My whole life, I have been petrified of arm balances and inversions, due to being the kid with a chronic stiff neck who received one too many bad chiropractic neck adjustments. A lot of fear lives in my neck area. That is, until last New Year’s when I resolved to release the hold the F word Fear has had on my life. I wrote down “nail a head stand, overcome that fear” on January 1st, and on January 2nd I began to break it down. The first time I pushed myself up, balancing on my head, feet reaching for the ceiling, two things raced across my brain: 1) I could stay here all day, and 2) What took me so long?
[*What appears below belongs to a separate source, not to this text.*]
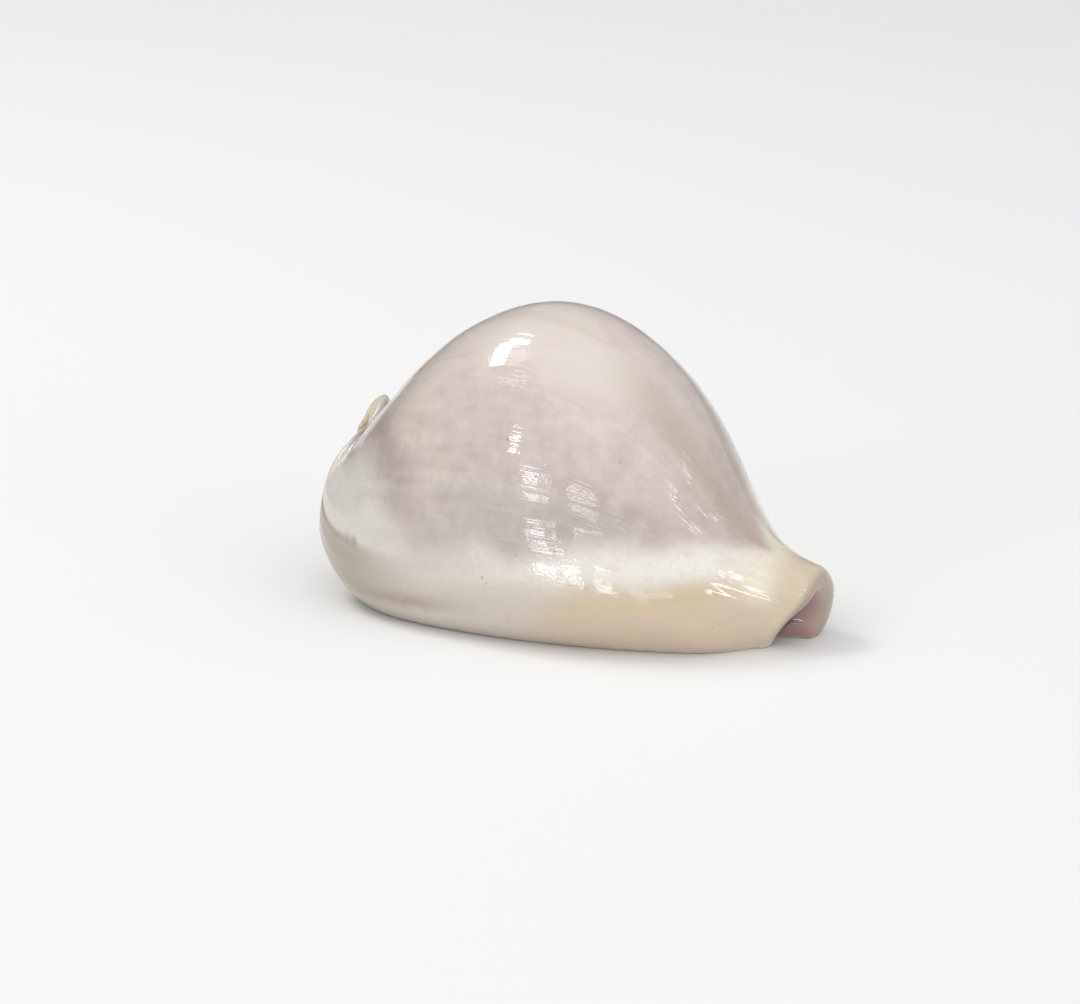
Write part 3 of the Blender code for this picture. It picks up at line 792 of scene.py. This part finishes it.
def window(name, azimuth, elevation, width, height, brightness, roll=0):
    """A rectangle of light that faces the shell, placed, sized and rolled by angles in degrees."""
    light = bpy.data.lights.new(name, "AREA")
    light.shape = "RECTANGLE"
    light.size = 2 * LAMP_DISTANCE * math.tan(math.radians(width / 2))
    light.size_y = 2 * LAMP_DISTANCE * math.tan(math.radians(height / 2))
    light.energy = brightness * math.pi * light.size * light.size_y
    lamp = bpy.data.objects.new(name, light)
    towards = direction(math.radians(azimuth), math.radians(elevation))
    lamp.location = SHELL_MIDDLE + towards * LAMP_DISTANCE
    facing = (-towards).to_track_quat("-Z", "Y")
    lamp.rotation_euler = (facing @ Quaternion((0, 0, 1), math.radians(roll))).to_euler()
    lamp.visible_camera = False
    bpy.context.scene.collection.objects.link(lamp)


world = bpy.data.worlds.new("studio")
bpy.context.scene.world = world
world.use_nodes = True
sky = world.node_tree
facing_bright = sky.nodes.new("ShaderNodeVectorMath")
facing_bright.operation = "DOT_PRODUCT"
facing_bright.inputs[1].default_value = BRIGHT_SIDE
sky.links.new(sky.nodes.new("ShaderNodeTexCoord").outputs["Generated"], facing_bright.inputs[0])
gradient = sky.nodes.new("ShaderNodeMapRange")
gradient.inputs["From Min"].default_value = SKY_FROM
sky.links.new(facing_bright.outputs["Value"], gradient.inputs["Value"])
gradient.inputs["To Min"].default_value = DIM_SKY
gradient.inputs["To Max"].default_value = BRIGHT_SKY
sky.links.new(gradient.outputs["Result"], sky.nodes["Background"].inputs["Strength"])
sky.nodes["Background"].inputs["Color"].default_value = (1, 1, 1, 1)

window("sky_window", -87, 51.5, 20, 9, 10, roll=-12)
window("sky_window_top", -100, 59, 8, 14, 10, roll=-12)
window("sky_window_faint", -69, 60.5, 12, 12, 2.5, roll=-12)
window("sky_strip", -45, 52, 20, 1.5, 6, roll=35)
window("tall_window", -21, 20, 4, 11, 14, roll=-15)
window("low_window_left", -13, 3.2, 5.5, 5, 15, roll=-10)
window("low_window_second", -6.5, 3, 3.5, 4, 9, roll=-12)
window("low_window_middle", 10, 3.3, 11, 4, 9)
window("low_window_right", 25, 5, 5, 3, 5)
window("side_window", 71, 9.5, 18, 4.5, 10)
window("neck_window", 81.5, 24, 5, 2.5, 11)
window("neck_window_far", 110, 25, 4, 2, 8)
window("top_softbox", 40, 72, 50, 50, 0.34)
window("front_fill", 50, 30, 60, 40, 0.38)
bpy.context.scene.view_settings.view_transform = "Standard"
True yoga, both practicing it and teaching it, requires playfulness, humility, a willingness to fall and fail, meet challenges head on, and welcome imperfections. I still have a long way to go with recovering from PTSD. With two kids with a rare kidney disorder (spunky Audrey, diagnosed at six months, and, of course, Liam) and two with special needs, my life will never be easy. Owning a business, becoming a better person through therapy, healing from the past: the stresses of these things remain. My reactions to outside events may throw me off, but they do not have to define me.
There will always be stress, upheaval, challenges. My body will always be injury prone, thanks to my anatomy. But with “a heart as wide as the world” (Krishna Das), I will always have yoga. Like a compass to align my heart center with my nervous system, my spirit, my body and emotions, it will center me. I feel called to share my story of healing, both directly and indirectly, to help people seek places within themselves that desire balance, safety and centerdness in the midst of a loud world.
I feel gratitude for my healing, for yoga, the gift of change. For the light within that has been allowed to lighten up other people’s lives through a deepening and lifelong practice. And through all the experiences that brought me here. For these, I am incredibly thankful.